In a perfect world, Draco, they would have found you in time.
They would have found you before his anger expelled and he had to run away, but he could not leave any evidence. They would have found you alive and scared, left alone to cry and shudder and scream nonsense. They would not have found you, cold as the stone prison around you, with a pink tongue and blue around the lips and eyes; they would not have found you dead and alone, with nothing but a blanket and the sounds of your old friends.
In a perfect world, Draco, I could have saved you.
I could have tried harder and I could have cared more, but what did I do instead? I sat and worried, stared and tried to change things. Thought about how things could have been different if I hadn't… if you hadn't… if we hadn't… I could have gotten up and looked for you – you were only fifteen yards from me, Draco. How stupid am I? How stupid can one person be? I was fifteen yards from you, Draco! I could have gotten to you, but no, I'm too daft and worthless to even fucking realize that. I'm sorry.

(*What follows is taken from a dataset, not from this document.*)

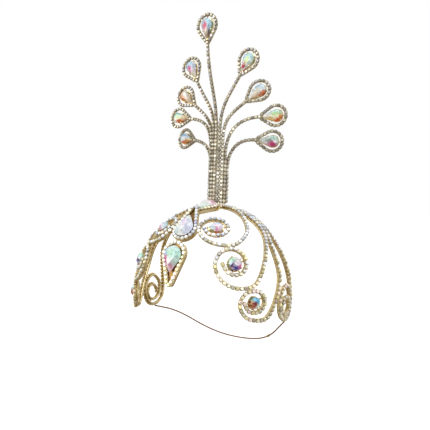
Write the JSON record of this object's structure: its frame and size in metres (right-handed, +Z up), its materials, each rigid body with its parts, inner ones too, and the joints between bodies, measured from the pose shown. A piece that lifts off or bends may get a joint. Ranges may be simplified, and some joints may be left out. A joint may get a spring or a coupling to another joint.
{
  "type": "rhinestone headpiece",
  "caption": "Gold wire headpiece: scrolls of crystal cup chain over the head, pear-cut stones down the forehead, a tall plume of stone-set loops and an elastic at the nape.",
  "frame": {"origin": "seat on top of the wearer's head, under the crown plate", "axes": "+Z up, the wearer faces -Y, the wearer's left is +X"},
  "size_m": [0.1878, 0.1807, 0.4036],
  "materials": {
    "gold_metal": "polished gold plating",
    "frame_crystal_chain": "faceted crystal with an iridescent coat, in gold cups",
    "plume_crystal_chain": "faceted crystal with an iridescent coat, in gold cups",
    "crystal_stone": "pear and round cut crystal with an iridescent coat",
    "elastic": "covered elastic cord"
  },
  "bodies": {
    "root": {"centre_frame": "gold_metal", "cord_crimp": "gold_metal", "drop_border": "frame_crystal_chain", "drop_stone": "crystal_stone", "elastic_cord": "elastic", "middle_border": "frame_crystal_chain", "middle_stone": "crystal_stone", "plume_chain_centre": "plume_crystal_chain", "plume_chain_left_1": "plume_crystal_chain", "plume_chain_left_2": "plume_crystal_chain", "plume_chain_left_3": "plume_crystal_chain", "plume_chain_left_4": "plume_crystal_chain", "plume_chain_right_1": "plume_crystal_chain", "plume_chain_right_2": "plume_crystal_chain", "plume_chain_right_3": "plume_crystal_chain", "plume_chain_right_4": "plume_crystal_chain", "plume_ring_chain": "plume_crystal_chain", "plume_stem_centre": "gold_metal", "plume_stem_left_1": "gold_metal", "plume_stem_left_2": "gold_metal", "plume_stem_left_3": "gold_metal", "plume_stem_left_4": "gold_metal", "plume_stem_right_1": "gold_metal", "plume_stem_right_2": "gold_metal", "plume_stem_right_3": "gold_metal", "plume_stem_right_4": "gold_metal", "plume_stone_centre": "crystal_stone", "plume_stone_left_1": "crystal_stone", "plume_stone_left_2": "crystal_stone", "plume_stone_left_3": "crystal_stone", "plume_stone_left_4": "crystal_stone", "plume_stone_right_1": "crystal_stone", "plume_stone_right_2": "crystal_stone", "plume_stone_right_3": "crystal_stone", "plume_stone_right_4": "crystal_stone", "scroll_chain_a_left": "frame_crystal_chain", "scroll_chain_a_right": "frame_crystal_chain", "scroll_chain_b_left": "frame_crystal_chain", "scroll_chain_b_right": "frame_crystal_chain", "scroll_chain_c_left": "frame_crystal_chain", "scroll_chain_c_right": "frame_crystal_chain", "scroll_chain_d_left": "frame_crystal_chain", "scroll_chain_d_right": "frame_crystal_chain", "scroll_stone_a_left": "crystal_stone", "scroll_stone_a_right": "crystal_stone", "scroll_stone_b_left": "crystal_stone", "scroll_stone_b_right": "crystal_stone", "scroll_stone_c_left": "crystal_stone", "scroll_stone_c_right": "crystal_stone", "scroll_wire_a_left": "gold_metal", "scroll_wire_a_right": "gold_metal", "scroll_wire_b_left": "gold_metal", "scroll_wire_b_right": "gold_metal", "scroll_wire_c_left": "gold_metal", "scroll_wire_c_right": "gold_metal", "scroll_wire_d_left": "gold_metal", "scroll_wire_d_right": "gold_metal", "top_border": "frame_crystal_chain", "top_stone": "crystal_stone"}
  },
  "joints": []
}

In a perfect world, Draco, I would not have had to go to your funeral.
I would have not had to touch your coffin. I would not have had to stand still and try not to cry, try not to let my shoulders shake with each tear that fell down my face. I would not have had to stifle in my emotion because people, who were my friends but hated you with all their being, surrounded me.
In a perfect world, Draco, I could still look at you everyday.
I could see your smirk and your gray eyes that are slanted a little bit, and your skin that's white as snow. I could see all the things that I love about you and also, all the things that I hate.
Sometimes I wake up, forgetting that you are gone, and thinking that you will be in potions class with me that afternoon. But then, I arrive and you are gone and I remember that you met your destiny in the dungeon just to the right of me, where you had sat for hours and carved my name into the stone.
In a perfect world, Draco, none of this would have happened.
You would not have been taken, you would not have been tortured, you would not have been killed, and I would not feel so guilty. We would still be happy together, Draco, lying on the Quidditch pitch and laughing, talking, like we were that night. We would still be huddled up, warm, on your cloak and you would smell expensive.
In a perfect world, Draco…
But this is not a perfect world, Draco. And you are gone and I am alone again in my life. I feel truly alone now, like I did before this school. It is empty without you, Draco. I thought this school was a perfect world, Draco, but I suppose I was wrong.
The evil lurked within the walls. There is nothing perfect about it.
I'm wishing for a perfect world, Draco. And one day, maybe I will see you again. Please don't forget me.